Interestingly, the Court of Appeal referred to the wide margin of appreciation that the Government has in the present case (para. 6.13.). It appears that the Court of Appeal applied the margin of appreciation, which is an ECHR method, to establish a lower intensity of judicial review of the Government measures. The ECtHR has explained in  A. and others v. the UK that

“The doctrine of the margin of appreciation has always been meant as a tool to define relations between the domestic authorities and the Court. It cannot have the same application to the relations between the organs of State at the domestic level.” (para. 184)

Domestic courts ought to be careful to avoid the use of the ECHR margin of appreciation since it creates the impression that national courts must establish a lower intensity of review and practice judicial deference in order to comply with ECHR standards.
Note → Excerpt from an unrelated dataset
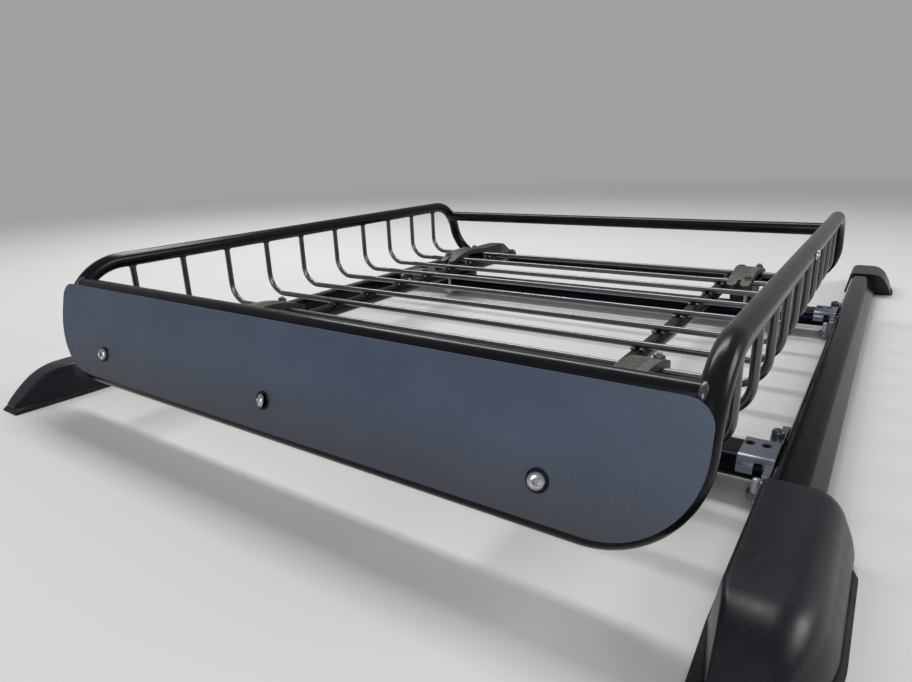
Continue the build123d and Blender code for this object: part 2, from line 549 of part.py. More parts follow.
# The arch is drawn past the fingers' tips, which the plan outline then cuts round
arch_reach = saddle_half_length + SADDLE_HALF_WIDTH
arch_end = saddle_top - SADDLE_DROOP * (arch_reach / saddle_half_length) ** 2
finger_width = SADDLE_HALF_WIDTH - FINGER_SLOT_W / 2
finger_offset = (SADDLE_HALF_WIDTH + FINGER_SLOT_W / 2) / 2
cradle_top = FLOOR_WIRE_Z - WIRE_D / 2
cradle_foot = CROSSBAR_Z + CROSSBAR_HEIGHT / 2
cradle_half_length = clamp_bolt_y - CLAMP_BOLT_D / 2 - CRADLE_CLEARANCE
strap_top = CROSSBAR_Z - CROSSBAR_HEIGHT / 2
nut_bottom = strap_top - STRAP_THICK - CLAMP_NUT_H
for end, side in CORNERS:
    x = SIDES[side] * saddle_x
    y = CLAMPS[end]
    bolt_x = SIDES[side] * (saddle_x + CLAMP_BOLT_SHIFT)
    bolt_places = [(bolt_x, y + k * clamp_bolt_y) for k in (-1, 1)]
    clamp_plane = Plane((x, y, 0), x_dir=(0, 1, 0), z_dir=(1, 0, 0))
    with BuildPart() as saddle:
        with BuildSketch(clamp_plane):
            with BuildLine():
                upper = ThreePointArc((-arch_reach, arch_end), (0, saddle_top), (arch_reach, arch_end))
                lower = ThreePointArc(
                    (-arch_reach, arch_end - SADDLE_THICK),
                    (0, saddle_top - SADDLE_THICK),
                    (arch_reach, arch_end - SADDLE_THICK),
                )
                Line(upper @ 0, lower @ 0)
                Line(upper @ 1, lower @ 1)
            make_face()
        extrude(amount=SADDLE_HALF_WIDTH + SEAT_GAP, both=True)
        with BuildSketch(Plane((x, y, 0))):
            with Locations((-finger_offset, 0), (finger_offset, 0)):
                SlotOverall(2 * saddle_half_length, finger_width, rotation=90)
            Rectangle(2 * finger_offset, 2 * (saddle_half_length - FINGER_SLOT_L))
        extrude(amount=saddle_top, mode=Mode.INTERSECT)
        with Locations(*[(x, y + k * WIRE_PITCH / 2, FLOOR_WIRE_Z) for k in (-1, 1)]):
            Cylinder(WIRE_D / 2 + SEAT_GAP, CUT_REACH, rotation=(0, 90, 0), mode=Mode.SUBTRACT)
        with Locations(*[(*place, wire_top) for place in bolt_places]):
            Cylinder(CLAMP_BOLT_D / 2 + SEAT_GAP, CUT_REACH, mode=Mode.SUBTRACT)
    save(saddle, f"clamp_saddle_{end}_{side}")
    with BuildPart() as cradle:
        with BuildSketch(clamp_plane):
            with BuildLine():
                Polyline(
                    (-CRADLE_FOOT_HALF - SADDLE_SHIFT, cradle_foot),
                    (CRADLE_FOOT_HALF - SADDLE_SHIFT, cradle_foot),
                    (cradle_half_length, cradle_top - CRADLE_SKIRT),
                    (cradle_half_length, cradle_top),
                    (-cradle_half_length, cradle_top),
                    (-cradle_half_length, cradle_top - CRADLE_SKIRT),
                    close=True,
                )
            make_face()
        extrude(amount=CRADLE_HALF_WIDTH, both=True)
    save(cradle, f"clamp_cradle_{end}_{side}")
    with BuildPart() as strap:
        with BuildSketch(Plane((bolt_x, y, strap_top - STRAP_THICK))):
            SlotOverall(2 * (clamp_bolt_y + STRAP_TIP), STRAP_WIDTH, rotation=90)
        extrude(amount=STRAP_THICK)
        for place in bolt_places:
            with BuildSketch(Plane((*place, nut_bottom))):
                Circle(CLAMP_BOLT_D / 2)
            extrude(amount=saddle_top - nut_bottom)
            with BuildSketch(Plane((*place, nut_bottom))):
                RegularPolygon(CLAMP_NUT_R, 6)
            extrude(amount=CLAMP_NUT_H)
    save(strap, f"clamp_strap_{end}_{side}")
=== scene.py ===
"""Looks of the roof rack with cargo basket: finishes, fasteners, welds, moulded covers, stage and light.

Sizes are millimetres, turned to the frame's metres where a mesh is made. The stage and the heights of a
low colour are in metres.
+X is the vehicle's left, -Y its front, +Z up.
"""

import logging
import math
from dataclasses import dataclass
from enum import Enum
from typing import Iterable, Optional, Sequence

import bmesh
import bpy
from bpy.types import ID, Material, Mesh, Node, NodeSocket, NodeTree, Object
from mathutils import Matrix, Vector


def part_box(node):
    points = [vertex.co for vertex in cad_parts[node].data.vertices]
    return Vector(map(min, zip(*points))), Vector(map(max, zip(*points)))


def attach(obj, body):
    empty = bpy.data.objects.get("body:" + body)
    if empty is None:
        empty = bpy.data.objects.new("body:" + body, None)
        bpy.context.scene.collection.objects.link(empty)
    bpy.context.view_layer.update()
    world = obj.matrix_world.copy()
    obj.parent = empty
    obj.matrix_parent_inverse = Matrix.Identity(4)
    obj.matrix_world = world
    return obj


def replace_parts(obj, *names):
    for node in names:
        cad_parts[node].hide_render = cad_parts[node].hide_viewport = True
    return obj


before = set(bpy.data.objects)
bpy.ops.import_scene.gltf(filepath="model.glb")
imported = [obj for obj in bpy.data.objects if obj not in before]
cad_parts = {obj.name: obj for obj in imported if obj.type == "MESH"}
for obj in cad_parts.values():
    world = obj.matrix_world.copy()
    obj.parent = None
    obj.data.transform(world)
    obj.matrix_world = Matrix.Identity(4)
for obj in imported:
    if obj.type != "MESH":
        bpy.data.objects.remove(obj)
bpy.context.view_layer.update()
LOG = logging.getLogger("roof_rack")
MM = 0.001
BOTH = (-1, 1)
SIDES = {"left": 1, "right": -1}
ENDS = {"front": -1, "rear": 1}
# The basket's tubes and the height of its rim, which the fairing's screws follow too
TUBE_R = 12.5
RIM_Z = 211.0
# Edges that turn by more than this are sharp, on turned pieces and on mouldings
TURNED_SHARP_DEG = 32.0
MOULDED_SHARP_DEG = 35.0
# A drill starts this far below the mouth of its hole; through a pad it ends as far above the cover's foot
DRILL_LEAD = 2.0
# The noise is turned off the tubes' axes, in radians, so that its own lattice draws no bands across them
NOISE_TURN = (0.61, 0.37, 0.83)
# The part of a noise's range, or for dust and painted sunlight of the upward lean, over which each layer
# comes in
MOTTLE_BAND = (0.4, 0.68)
SPECK_BAND = (0.68, 0.84)
WEAR_BAND = (0.3, 0.7)
DUST_AND_SUNLIGHT_BAND = (0.35, 1.0)
# Patches of dust and painted sunlight, and patches over which the gloss varies
DUST_AND_SUNLIGHT_MM = 9.0
WEAR_MM = 14.0
# A hexagon repeats every 60 degrees, so this spread to both sides gives it any turn
ANY_HEXAGON_TURN = 30.0


def linear(hex_colour: str) -> tuple[float, float, float, float]:
    """Turn an sRGB hex colour into linear RGBA.

    Args:
        hex_colour: colour such as "#1c1d1f".

    Returns:
        Linear red, green and blue, and an alpha of one.
    """
    channels = [int(hex_colour[k : k + 2], 16) / 255 for k in (1, 3, 5)]
    # The standard's own curve: straight below its knee, a power above it
    red, green, blue = (c / 12.92 if c <= 0.04045 else ((c + 0.055) / 1.055) ** 2.4 for c in channels)
    return red, green, blue, 1.0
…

That is certainly not what the ECtHR asks for.

Conclusion

The COVID-19 pandemic has held the Netherlands in its grip for over a year and does not seem eager to let go any time soon. This extraordinary situation clearly changes the long-established dichotomy between normal and emergency times and challenges the assumption that emergencies are short-lived. COVID-19 is a clear example of a normalised and entrenched emergency.

In this current reality, where a time of emergency has become the new normal, governments must in principle aim to avoid the use of emergency measures. There is no reason to assume that parliaments cannot be prompt and will not take into account the urgency of a situation when adopting legislation in times of a normalised emergency.

Neither the Regional Court nor the Court of Appeal engaged more conceptually with the emergence of the peculiar aspect of normalised emergencies. Hence, the burning questions remain for how long a government may resort to emergency measures to fight COVID-19, when this pandemic has become the new normal, and how such government measures affect checks and balances in a democratic society. This question will certainly haunt other domestic courts in current or future cases pertaining to COVID-19 measures.